Bayh-Dole, part of federal patent law, starts with a statement of “Policy and Objective” at 35 USC 200. Usually, commentators treat this bit as “preamble” or “a restatement of legislative intent” or, bluntly, inoperative fluff. The commentators are wrong. 35 USC 200 places conditions on patent property rights in the class of inventions arising from federally supported research or development. That class of inventions includes (1) all inventions within the scope of Executive Order 10096–inventions made by federal employees with federal support and claimed by the federal government; (2) all inventions not subject to the Bayh-Dole Act but made with federal support and in which the federal government has the right to acquire ownership by statute or by federal contract; and (3) all subject inventions–ones owned by a party to a federal funding agreement and made under contract. For this class of inventions, 35 USC 200 has a material effect.

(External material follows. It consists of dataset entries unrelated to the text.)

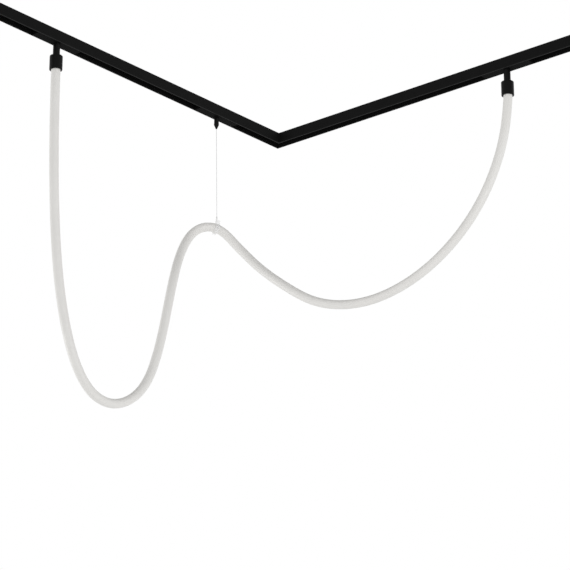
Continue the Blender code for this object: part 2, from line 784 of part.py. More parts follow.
def make_lead(name, place, m):
    """The lead from the driver board down through the stem to the tube's plug."""
    route = [(x, 0.0, FLOOR_TOP + z) for x, z in LEAD_BEND]
    route.append((0.0, 0.0, TUBE_TOP + PLUG_HEIGHT + 2 * GAP))
    position, length = smooth_curve(route)
    points = [place @ position(length * i / LEAD_POINTS) for i in range(LEAD_POINTS + 1)]
    cord(f"{name}_lead", m["lead_sheath"], points, LEAD_RADIUS, 2)


def make_powered_adapter(side, arm, along, turn, inward, m):
    place = empty(f"{side}_adapter", arm, (along, 0, 0))
    name = f"{side}_adapter"
    make_housing(name, place, SPIGOT_RADIUS, m)
    make_lid(name, place, True, m)
    make_contacts(side, place, inward, m)
    make_board(side, place, m)
    make_stem(side, place, m)
    make_tube_cap(side, place, inward, m)
    make_tube_plug(side, place, m)
    make_lead(side, Matrix.Rotation(turn, 4, "Z") @ moved(along), m)


# The hanger between the adapters, with its wire gripper
def fill_coil(bm, radius, wire, bottom, top, turns):
    """A coil spring, of wire with a four-sided section."""
    rings = []
    steps = turns * TURN_POINTS
    for i in range(steps + 1):
        angle = 2 * math.pi * i / TURN_POINTS
        out = Vector((math.cos(angle), math.sin(angle), 0))
        middle = out * radius + Vector((0, 0, bottom + (top - bottom) * i / steps))
        lift = Vector((0, 0, wire))
        rings.append([middle + out * wire, middle + lift, middle - out * wire, middle - lift])
    fill_prism(bm, rings)


def gripper_profile():
    """The body in section: up the bore and chamber, then round the nose, collar, groove and neck."""
    body_top = MOUTH - GAP
    shoulder = MOUTH - GRIPPER_LENGTH
    nose = shoulder - GRIPPER_NOSE
    collar_top = shoulder + COLLAR_HEIGHT
    groove = GRIPPER_RADIUS - GRIPPER_BEVEL
    sleeve = PLUNGER_RADIUS + GAP
    neck_top = FLOOR_TOP + SPIGOT_RISE
    return [
        (HANGER_BORE, CHAMBER_TOP),
        (CHAMBER_RADIUS, CHAMBER_TOP),
        (CHAMBER_RADIUS, shoulder + CHAMBER_TAPER),
        (sleeve, shoulder),
        (sleeve, nose),
        (GRIPPER_NOSE_RADIUS, nose),
        (COLLAR_RADIUS - GRIPPER_BEVEL, shoulder),
        (COLLAR_RADIUS, shoulder + GRIPPER_BEVEL),
        (COLLAR_RADIUS, collar_top),
        (groove, collar_top),
        (groove, collar_top + GRIPPER_GROOVE),
        (GRIPPER_RADIUS, collar_top + GRIPPER_GROOVE + GRIPPER_BEVEL),
        (GRIPPER_RADIUS, body_top),
        (HANGER_NECK, body_top),
        (HANGER_NECK, neck_top),
        (HANGER_BORE, neck_top),
    ]


def make_gripper(parent, m):
    """The wire gripper: its body, the nut that holds it, and the sprung plunger that lets the wire go."""
    turned("gripper_body", m["black_metal"], parent, gripper_profile())
    make_nut("gripper_nut", parent, GRIPPER_NUT_HALF, HANGER_NECK, m)
    plunger = [
        (WIRE_BORE, PLUNGER_TIP),
        (PLUNGER_TIP_RADIUS, PLUNGER_TIP),
        (PLUNGER_RADIUS, PLUNGER_TIP + PLUNGER_TIP_TAPER),
        (PLUNGER_RADIUS, PLUNGER_FLARE_BOTTOM),
        (PLUNGER_FLANGE_RADIUS, PLUNGER_FLARE_TOP),
        (PLUNGER_FLANGE_RADIUS, PLUNGER_TOP),
        (WIRE_BORE, PLUNGER_TOP),
    ]
    turned("gripper_plunger", m["black_metal"], parent, plunger)
    bm = bmesh.new()
    ends = (PLUNGER_TOP + SPRING_ROOM, CHAMBER_TOP - SPRING_ROOM)
    fill_coil(bm, SPRING_RADIUS, SPRING_WIRE, *ends, SPRING_TURNS)
    add_object("gripper_spring", bm, m["steel"], parent, smooth=True)


def clip_frame():
    """The clip's middle, its axis along the tube, its side and its upright."""
    points, after = tube_points()
    a = points[after - 1]
    b = points[after]
    axis = b - a
    level = Vector((axis.x, axis.y, 0)).normalized()
    axis = (level + Vector((0, 0, CLIP_SLOPE))).normalized()
    side = Vector((0, 0, 1)).cross(axis).normalized()
    upright = axis.cross(side)
    return (a + b) / 2, axis, side, upright


def arc(radius, start, end, count):
    angles = [start + (end - start) * i / (count - 1) for i in range(count)]
    return [(radius * math.cos(a), radius * math.sin(a)) for a in angles]


def clip_outline():
    """The clip seen along the tube: an open ring with flared lips below and a neck on top."""
    lip = LIP_ANGLE - math.pi / 2
    lip_inner, _ = arc(CLIP_INNER + LIP_REACH, lip - LIP_FLARE, lip, 2)
    lip_outer, _ = arc(CLIP_OUTER + LIP_REACH, lip - LIP_BLUNT, lip, 2)
    side = arc(CLIP_OUTER, lip, math.acos(NECK_HALF / CLIP_OUTER), CLIP_ARC_POINTS)
    round_at = (NECK_HALF - NECK_ROUND, NECK_TOP - NECK_ROUND)
    neck = [(round_at[0] + x, round_at[1] + y) for x, y in arc(NECK_ROUND, 0.0, math.pi / 2, ROUND_POINTS)]
    right = [lip_inner, lip_outer, *side, *neck]
    left = [(-x, y) for x, y in reversed(right)]
    bore_end = lip - LIP_BLUNT
    bore = arc(CLIP_INNER, -math.pi - bore_end, bore_end - 2 * math.pi, CLIP_BORE_POINTS)
    return right + left + bore


def make_clip(m):
    """The clear clip round the tube. Returns the place on its top where the wire goes in."""
    middle, axis, side, upright = clip_frame()
    outline = clip_outline()
    rings = []
    for shift in (-CLIP_LENGTH / 2, CLIP_LENGTH / 2):
        rings.append([middle + axis * shift + side * x + upright * y for x, y in outline])
    bm = bmesh.new()
    fill_prism(bm, rings)
    clip = add_object("tube_clip", bm, m["clear_plastic"])
    top = middle + upright * NECK_TOP + axis * WIRE_SHIFT
    hole = disc_profile(WIRE_BORE, -WIRE_SUNK - CUT_PAST, CUT_PAST)
    cut(clip, lambda bm: fill_turned(bm, hole, moved(*top), SMALL_SIDES), None)
    return top


def make_wire(top_of_clip, m):
    """The suspension wire, from inside the hanger through the gripper to the crimp on the clip."""
    nose = Vector((HANGER, 0, PLUNGER_TIP))
    run = top_of_clip - Vector((0, 0, WIRE_SUNK)) - nose
    points = [Vector((HANGER, 0, FLOOR_TOP + WIRE_TAIL)), Vector((HANGER, 0, CHAMBER_TOP)), nose]
    points += [nose + run * (i + 1) / WIRE_STEPS for i in range(WIRE_STEPS)]
    cord("suspension_wire", m["wire_steel"], points, WIRE_RADIUS, 2)
    tilt = (-run).to_track_quat("Z", "Y").to_matrix().to_4x4()
    ring = ring_profile(WIRE_BORE, CRIMP_RADIUS, CRIMP_ROOM, CRIMP_HEIGHT)
    place = moved(*top_of_clip) @ tilt
    turned("wire_crimp", m["clear_plastic"], None, ring, place, SMALL_SIDES)


def make_hanger(arm, m):
    place = empty("hanger", arm, (HANGER, 0, 0))
    make_housing("hanger", place, HANGER_NECK, m)
    make_lid("hanger", place, False, m)
    make_gripper(place, m)
    make_wire(make_clip(m), m)


def main():
    for old in list(bpy.data.objects):
        bpy.data.objects.remove(old)
    m = make_materials()
    make_corner(m)
    arms = (("left", LEFT_ADAPTER, 0.0, 1), ("right", RIGHT_ADAPTER, math.pi / 2, -1))
    for side, along, turn, inward in arms:
        arm = empty(f"{side}_arm", turn=turn)
        pierced = make_arm_track(side, arm, inward, m)
        make_powered_adapter(side, arm, along, turn, inward, m)
        if side == "left":
            make_feed(arm, pierced, m)
            make_hanger(arm, m)
    points, _ = tube_points()
    cord("light_tube", m["silicone"], points, TUBE_RADIUS, 4)


main()
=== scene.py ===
"""The L-shaped magnetic track light with its looped light tube, dressed for rendering.

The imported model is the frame. The wire and the spring take their places from it, and the light tube's
route is repeated here. Metres, +Z up. The ceiling face is Z = 0, the left arm runs along +X and the right
arm along +Y.
"""

import json
import math

import bmesh
import bpy
import numpy as np
from mathutils import Matrix, Vector
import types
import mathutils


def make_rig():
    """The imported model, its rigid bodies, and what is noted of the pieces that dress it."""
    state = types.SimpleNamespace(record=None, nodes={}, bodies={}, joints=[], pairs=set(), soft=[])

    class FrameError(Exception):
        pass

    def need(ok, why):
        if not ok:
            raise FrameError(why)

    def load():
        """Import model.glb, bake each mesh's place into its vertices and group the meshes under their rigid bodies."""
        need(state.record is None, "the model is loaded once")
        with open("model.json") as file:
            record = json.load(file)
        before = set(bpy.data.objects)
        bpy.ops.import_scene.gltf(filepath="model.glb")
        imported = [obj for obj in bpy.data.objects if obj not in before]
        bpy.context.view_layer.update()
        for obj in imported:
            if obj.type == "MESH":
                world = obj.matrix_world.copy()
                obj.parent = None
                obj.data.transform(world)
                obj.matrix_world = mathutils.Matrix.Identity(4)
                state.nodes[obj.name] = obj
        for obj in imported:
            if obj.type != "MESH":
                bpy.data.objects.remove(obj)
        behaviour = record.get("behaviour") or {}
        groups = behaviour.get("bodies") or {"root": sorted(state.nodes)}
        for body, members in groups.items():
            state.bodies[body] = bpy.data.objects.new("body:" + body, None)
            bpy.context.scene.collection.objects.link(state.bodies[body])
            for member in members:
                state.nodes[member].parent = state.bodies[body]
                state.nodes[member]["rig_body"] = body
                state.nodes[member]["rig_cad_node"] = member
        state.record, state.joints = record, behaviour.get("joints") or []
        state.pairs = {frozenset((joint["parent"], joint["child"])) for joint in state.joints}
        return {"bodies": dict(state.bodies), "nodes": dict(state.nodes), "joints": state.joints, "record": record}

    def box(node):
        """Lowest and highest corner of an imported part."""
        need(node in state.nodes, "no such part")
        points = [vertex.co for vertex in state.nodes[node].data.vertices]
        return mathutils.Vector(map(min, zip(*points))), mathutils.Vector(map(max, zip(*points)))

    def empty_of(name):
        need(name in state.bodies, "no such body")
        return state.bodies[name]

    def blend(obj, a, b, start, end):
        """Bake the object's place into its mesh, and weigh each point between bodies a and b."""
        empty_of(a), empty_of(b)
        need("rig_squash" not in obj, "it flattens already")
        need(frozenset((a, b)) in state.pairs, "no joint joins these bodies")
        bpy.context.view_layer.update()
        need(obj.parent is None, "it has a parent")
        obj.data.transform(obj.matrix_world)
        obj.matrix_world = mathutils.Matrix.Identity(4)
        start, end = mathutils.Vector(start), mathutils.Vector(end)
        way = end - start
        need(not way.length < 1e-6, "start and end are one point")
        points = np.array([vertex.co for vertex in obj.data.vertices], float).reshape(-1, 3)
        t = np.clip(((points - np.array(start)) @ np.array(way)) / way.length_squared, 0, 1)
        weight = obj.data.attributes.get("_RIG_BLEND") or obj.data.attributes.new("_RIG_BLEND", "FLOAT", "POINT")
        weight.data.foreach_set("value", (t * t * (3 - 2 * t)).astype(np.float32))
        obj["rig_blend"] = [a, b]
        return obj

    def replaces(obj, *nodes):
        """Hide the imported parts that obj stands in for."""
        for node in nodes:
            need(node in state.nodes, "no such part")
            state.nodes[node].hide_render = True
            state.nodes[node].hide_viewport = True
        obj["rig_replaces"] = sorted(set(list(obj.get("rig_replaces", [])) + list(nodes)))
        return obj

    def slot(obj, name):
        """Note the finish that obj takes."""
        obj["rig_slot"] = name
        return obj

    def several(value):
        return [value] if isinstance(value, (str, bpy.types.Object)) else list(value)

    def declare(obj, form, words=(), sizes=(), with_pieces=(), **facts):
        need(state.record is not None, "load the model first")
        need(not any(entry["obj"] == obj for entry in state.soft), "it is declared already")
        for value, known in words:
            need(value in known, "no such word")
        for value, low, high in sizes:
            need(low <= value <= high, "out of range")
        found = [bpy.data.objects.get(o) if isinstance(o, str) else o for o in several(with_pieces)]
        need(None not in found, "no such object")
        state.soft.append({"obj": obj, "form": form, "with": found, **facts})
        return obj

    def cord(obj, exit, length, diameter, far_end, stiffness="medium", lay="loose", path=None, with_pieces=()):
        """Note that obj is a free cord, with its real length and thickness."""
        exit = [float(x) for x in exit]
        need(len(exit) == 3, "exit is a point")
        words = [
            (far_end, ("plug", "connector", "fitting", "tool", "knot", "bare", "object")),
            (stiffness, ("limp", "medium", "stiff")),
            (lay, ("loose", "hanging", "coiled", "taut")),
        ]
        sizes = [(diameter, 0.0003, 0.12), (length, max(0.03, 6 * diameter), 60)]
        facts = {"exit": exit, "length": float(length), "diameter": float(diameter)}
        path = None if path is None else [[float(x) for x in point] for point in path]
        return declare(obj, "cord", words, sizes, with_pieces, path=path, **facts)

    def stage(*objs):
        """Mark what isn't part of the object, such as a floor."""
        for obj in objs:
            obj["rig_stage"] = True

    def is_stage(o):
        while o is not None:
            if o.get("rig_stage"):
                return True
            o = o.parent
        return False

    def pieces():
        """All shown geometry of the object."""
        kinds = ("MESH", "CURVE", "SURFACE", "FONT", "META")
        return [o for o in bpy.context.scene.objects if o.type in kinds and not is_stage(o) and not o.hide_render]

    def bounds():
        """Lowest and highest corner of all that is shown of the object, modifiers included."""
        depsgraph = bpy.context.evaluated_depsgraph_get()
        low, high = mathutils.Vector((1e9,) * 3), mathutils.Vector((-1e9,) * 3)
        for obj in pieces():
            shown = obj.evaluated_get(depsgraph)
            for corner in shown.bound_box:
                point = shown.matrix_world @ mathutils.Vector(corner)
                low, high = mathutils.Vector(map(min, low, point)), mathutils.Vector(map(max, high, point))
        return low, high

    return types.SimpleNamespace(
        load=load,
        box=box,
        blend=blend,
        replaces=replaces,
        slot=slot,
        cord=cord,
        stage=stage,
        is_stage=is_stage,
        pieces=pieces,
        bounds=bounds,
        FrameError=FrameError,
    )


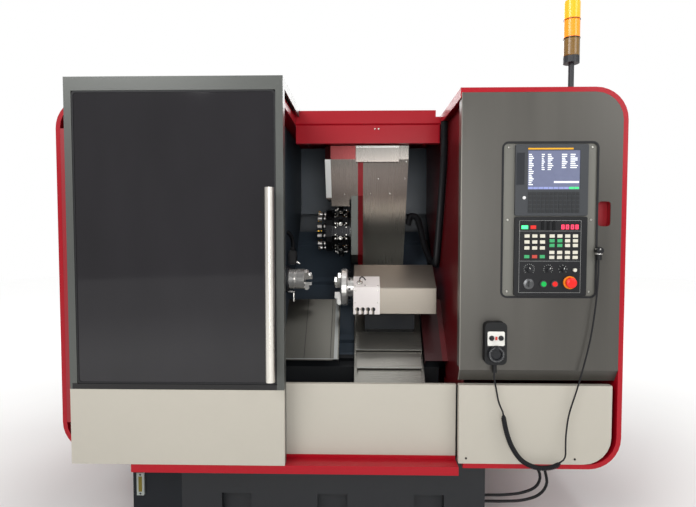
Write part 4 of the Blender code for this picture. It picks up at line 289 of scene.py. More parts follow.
class Finish(ShaderNodes):
    """One material: a Principled shader and the nodes that feed it."""

    def __init__(self, name, tint, roughness=0.5, metallic=0.0, **constants):
        self.material = bpy.data.materials.new(name)
        self.material.use_nodes = True
        self.material.diffuse_color = (*tint, 1.0)
        super().__init__(self.material.node_tree)
        self.shader = self.tree.nodes["Principled BSDF"]
        self.show("Base Color", (*tint, 1.0))
        self.show("Roughness", roughness)
        self.show("Metallic", metallic)
        for socket, value in constants.items():
            self.show(socket.replace("_", " "), value)

    def show(self, socket, value):
        """Feed one socket of the Principled shader."""
        self.feed(self.shader.inputs[socket], value)

    def place(self):
        """Place on the model, as a vector in metres."""
        return self.node("TexCoord", output="Object")

    def places(self):
        """Place across, along and up on the model."""
        return self.parts_of(self.place())

    def noise(self, scale, detail=2.0, stretch=(1, 1, 1)):
        """Cloudy value about 0.5; a larger stretch makes it finer along that axis."""
        scales = tuple(scale * part for part in stretch)
        spread = self.node("VectorMath", {"operation": "MULTIPLY"}, {0: self.place(), 1: scales})
        return self.node("TexNoise", inputs={"Vector": spread, "Scale": 1.0, "Detail": detail})

    def clouded(self, tint, share=0.9):
        """A paint colour that drifts darker in wide, soft clouds."""
        return self.blend(self.noise(2.3, 3.0), toned(tint, share), tint)

    def bump(self, height, strength, distance):
        """Relief in the shading alone."""
        relief = {"Height": height, "Strength": strength, "Distance": distance}
        self.show("Normal", self.node("Bump", inputs=relief))


def painted(name, tint, roughness=0.35, cloud=0.06, metallic=0.0, coat=0.0, shine=0.5):
    """Sprayed and baked paint: slight orange peel, clouds of gloss and a little dust."""
    made = Finish(
        name, tint, roughness, metallic, Coat_Weight=coat, Coat_Roughness=0.12, Specular_IOR_Level=shine
    )
    clouds = made.noise(2.3, 3.0)
    dust = made.noise(38.0, 4.0)
    grime = clouds * 0.7 + dust * 0.3
    made.show("Base Color", made.blend(grime, toned(tint, 1 - cloud * 2), toned(tint, 1 + cloud * 2)))
    made.show("Roughness", roughness + (grime - 0.5) * 0.25)
    made.bump(made.noise(520.0, 1.0), 0.06, 0.0004)
    return made


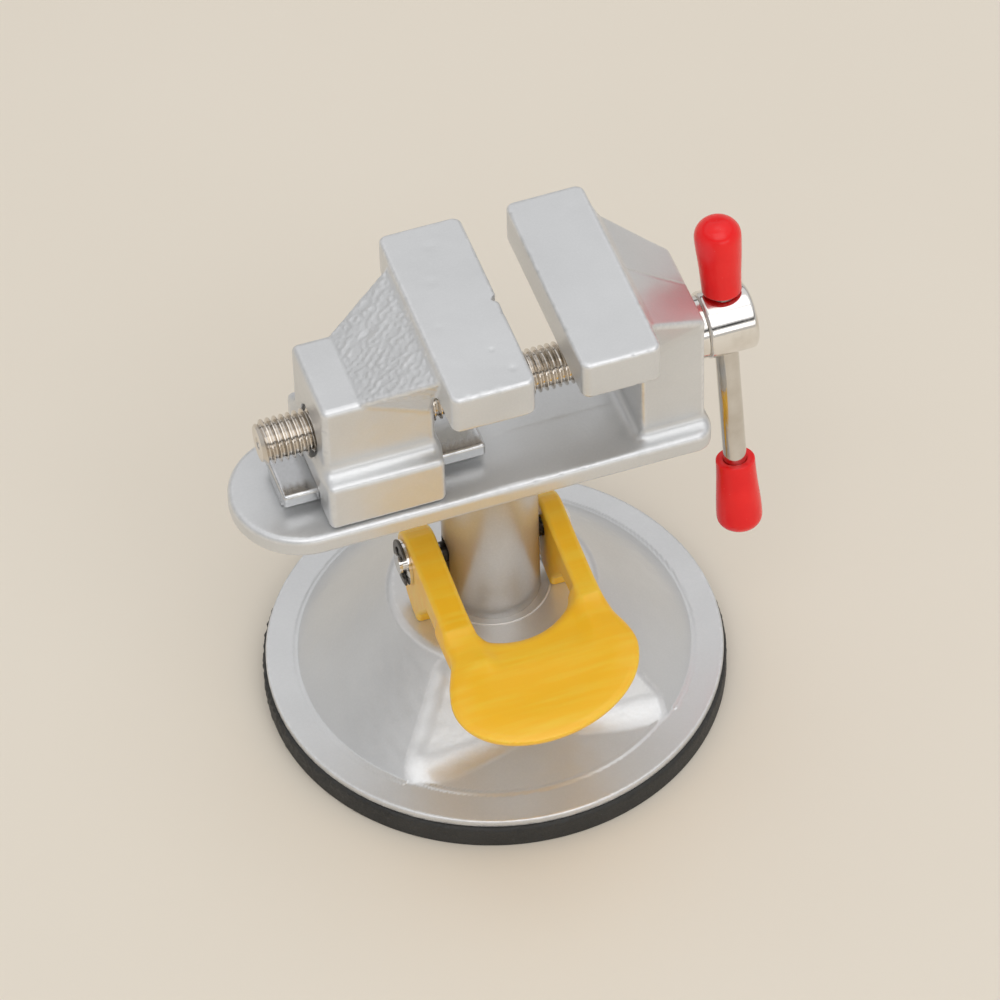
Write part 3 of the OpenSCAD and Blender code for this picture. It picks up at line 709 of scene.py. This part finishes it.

35 USC 200 states not just objectives but also policy. Policy has a regulatory meaning. That policy replaces the Nixon executive branch patent policy, which in turn formed the basis for federal management of inventions obtained by specialty statutes, Executive Order 10096, or which were managed under procurement regulations.
35 USC 200 is general. It applies to
inventions arising from federally supported research or development
That’s broader than the definition of “subject invention” that’s specific to inventions made under federal contract. 35 USC 200 applies as well to inventions owned by the federal government and made by federal employees. If an invention “arises from federally supported research or development”–not in, not under, not pursuant to, but arising from–then the policy at 35 USC 200 applies. Any invention in any chain from discovery to the point of practical application–the end point of development–comes within the scope of 35 USC 200, if there’s federal support in whole or in part for the research or development. The federal support does not have to be directed at any given invention. The federal support does not have to expressly spent on any given invention. It is sufficient that the research work or development work receives federal support. The federal funding may support only a part of the overall work. Any invention arising within the scope of that overall work, even if only some part of that overall work has received federal funding, is also within scope of 35 USC 200.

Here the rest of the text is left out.